Kemudian ia menceritakan fenomena ini muncul ketika hanya ada satu pasangan calon kepala daerah yang maju dalam pilkada atau pemilu. Hal ini bukan berarti kotak suara yang kosong. Namun dalam surat suara, pemilih dapat memilih opsi ini apabila tidak ingin memilih satu-satunya pasangan calon yang maju. Dengan demikian, daerah yang memiliki satu pasangan calon pun dapat tetap mengikuti pilkada serentak.
“Jadi dalam surat suara itu bukan berarti hanya ada satu pasangan calon itu saja. Tapi harus ada kotak kosong itu sebagai alternatif suara bagi pemilih. Dan memilih kotak kosong ini tetap merupakan hak para pemilih yang merasa tak cocok dengan paslon yang tersodorkan oleh partai politik.

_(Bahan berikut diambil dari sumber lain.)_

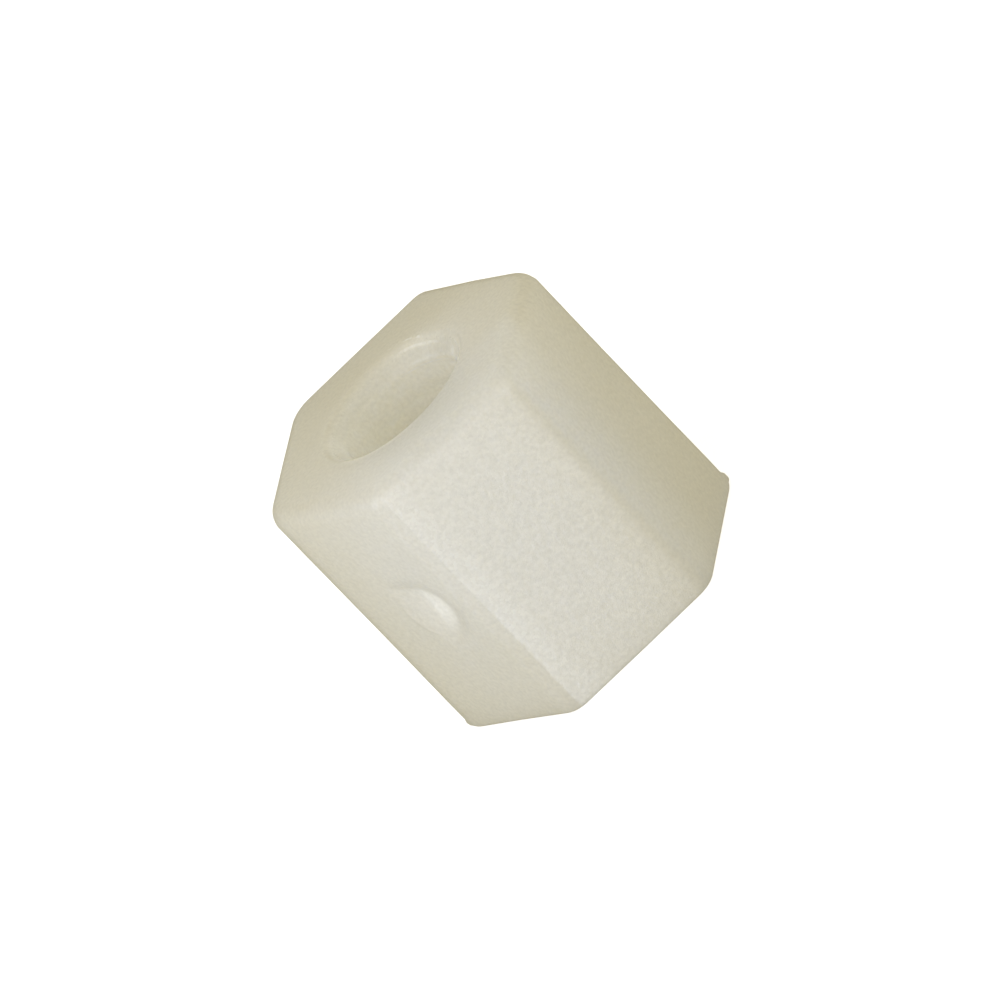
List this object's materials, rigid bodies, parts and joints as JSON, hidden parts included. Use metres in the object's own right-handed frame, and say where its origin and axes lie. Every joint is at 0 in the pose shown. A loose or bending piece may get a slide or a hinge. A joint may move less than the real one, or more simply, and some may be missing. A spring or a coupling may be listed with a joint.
{
  "type": "hex standoff",
  "caption": "Short hexagonal nylon standoff, threaded right through, that spaces a board or panel from its mounting face between two screws.",
  "frame": {"origin": "centre of the lower end face, on the axis of the threaded bore", "axes": "+Z along the bore, out of the end with the rounded edge; +Y square to a flat; +X through a long edge on the mould's parting line"},
  "size_m": [0.0068, 0.006, 0.006],
  "materials": {
    "nylon": "natural nylon 6/6 as moulded: ivory, waxy and slightly translucent, satin flats with one finely textured flat"
  },
  "bodies": {
    "root": {"standoff": "nylon"}
  },
  "joints": []
}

Berbeda dengan golput. Ketika memilih kotak kosong, surat suaranya akan tetap terhitung sebagai surat suara yang sah. Jadi pilihan tersebut tetap akan mempengaruhi hasil pemilu,” tuturnya.
Check and Balance
Selanjutnya fenomena kotak kosong ini akan berujung pada pemerintahan tanpa oposisi. Sehingga tidak ada check and balances dalam kekuasan pemerintahan. Padahal check and balances ini penting karena memiliki tujuan untuk tiga. Yakni mencegah konsentrasi kekuasaan, menjamin akuntabilitas dalam pelayanan publik, dan melindungi hak-hak individu. Lembaga legislatif akan terkuasai oleh koalisi kepala daerah terpilih, dan ini khawatir fungsi kontrol dalam pemerintahan tidak berjalan ideal.
“Dalam kondisi seperti ini, harapan terakhir agar adanya check and balances dalam kekuasaan adalah adanya kontrol dan partisipasi aktif dari masyarakat dan civil society. Era digitalisasi saat ini bisa menjadi sarana rakyat untuk memberikan kontrol, kritik, dan masukan terhadap kebijakan publik baik pusat maupun daerah.” tutupnya.